The goodwill, the coming together of people at Kailash in peace and mutual respect, is disintegrating. Cynicism is surfacing with the increased exploitation. While some might accept this as a normal part of change and modernisation, it is that much more tragic when it happens at the location considered the most sacrosanct on the planet. What are the long-term impacts of mental and physical forms of pollution at Kailash?
With money as the prime motivating force that spurs tourism, there is little regard for cultural or ecological values. Kailash becomes another commodity to be marketed and exploited, diminishing its religious aura. Visitors could be educated so that they develop a healthy attitude and awareness, but where will the resources for this come from?
The native people and the true pilgrims suffer the most from the commercialisation of Kailash.
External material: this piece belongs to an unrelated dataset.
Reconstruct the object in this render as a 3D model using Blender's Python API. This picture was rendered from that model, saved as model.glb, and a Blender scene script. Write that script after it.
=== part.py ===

They have little choice but to watch the debasement of their holiest sites. Dissent is not encouraged by the Chinese. The native people are the losers in every way, for they do not even benefit significantly from the money generated by their holy mountain. How far will this onslaught on Kailash go? How long will the visions and needs of the Drokpa and pilgrims be drowned out by the mushrooming commercial interests? For now, at least, the most strident voice that drowns out all others is “Sell Mt. Kailash!